The Scorpions coach believes that both Musa Juwara and Musa Barrow can be part of a generation that qualifies The Gambia for their first World Cup appearance.
Juwara and Barrow made international headlines when they both scored in Bologna’s come-from-behind victory over Serie A title-hopefuls Inter Milan.
That victory made an unlikely impact for the two players from a nation firmly entrenched outside the top 150 in the FIFA world rankings.
18-year-old Musa Juwara’s debut Serie A goal was particularly notable considering the player’s remarkable rise to the top.
The Tujereng-born, whose journey is emblematic of several young Gambian players, arrived in Italy only four years ago, having been orphaned in his homeland and travelling as an unaccompanied minor to Sicily on a migrant boat from North Africa.
“You need to be very strong to cope with this situation, to leave home, to travel to Libya, to travel to Italy by boat; you need to be very strong mentally for that,” Saintfiet told ESPN. “I would not advise other players to do it, as there are easier ways to get to Europe, but I have huge respect for the way he went.
“We have a few boys who did the same, like Ebrima Darboe at AS Roma, like Kalifa Manneh at Catania, who had the same route, and it’s absolutely fantastic that they can now play professional football at this level in such a strong league as Italy.
“I don’t know if they became stronger because of this trip, or whether they made the trip because they were strong already, but it shows their determination to succeed.”
“I met him in January when I was in Italy to talk to both [Juwara and Barrow], and he gave me a very mature impression,” Saintfiet said.
“He’s a very motivated guy and has a good background in his youth, when he was already wanted by Juventus.
“He was good in the Primavera squad of Chievo Verona last year; made his Serie A debut at 17, and with these signs it’s clear that the boy has a lot of talent.”
“Naturally you always need a little bit of luck, and you need the opportunity to score the goal, but his movement, his speed, and his skills are his quality, and he also has the mental determination to make it to the top,” Saintfiet said.
“I’m not surprised, when I look at the quality of these boys.
“Barrow played seven or eight national team matches and made his debut with me; Juwara was on the list for the March qualifiers which were postponed due to COVID-19, so we know both are very talented.

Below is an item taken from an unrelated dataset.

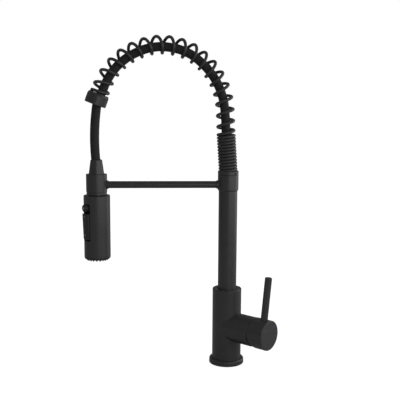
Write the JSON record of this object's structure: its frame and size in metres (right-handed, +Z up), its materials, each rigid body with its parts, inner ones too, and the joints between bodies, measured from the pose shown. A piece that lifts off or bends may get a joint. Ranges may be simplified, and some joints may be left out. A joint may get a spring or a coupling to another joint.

“It was fantastic to see them performing on this level against such an opponent.”
Juwara and Barrow headline a growing list of Gambian players in European leagues, with defender Omar Colley of Sampdoria also impressing admirers in Serie A, and Saintfiet can also draw upon talent from Switzerland, Scandinavia and Eastern Europe beyond.
Some are dual-nationals — born in European countries to parents who emigrated — while others, like Barrow, were scouted by agents or scouts earlier in their career and were moved out of Gambia.
Boosted by the increasing prominence of Gambian players across Europe, Saintfiet believes the Scorpions could be on the brink of history.
The Gambia is currently leading their qualifying group for the coming Africa Cup of Nations tournament — now postponed to January 2022 due to the coronavirus pandemic — having taken four points from their opening two matches, and the Belgian coach is confident the current crop could be the first Gambians to reach a major tournament.
“When I arrived in Gambia, we were 172nd in the FIFA world rankings, now we’re 159,” the 47-year-old said.
“It’s difficult to climb up in the rankings, and probably Gambia has to be two-time world champions before we can get into the top 100.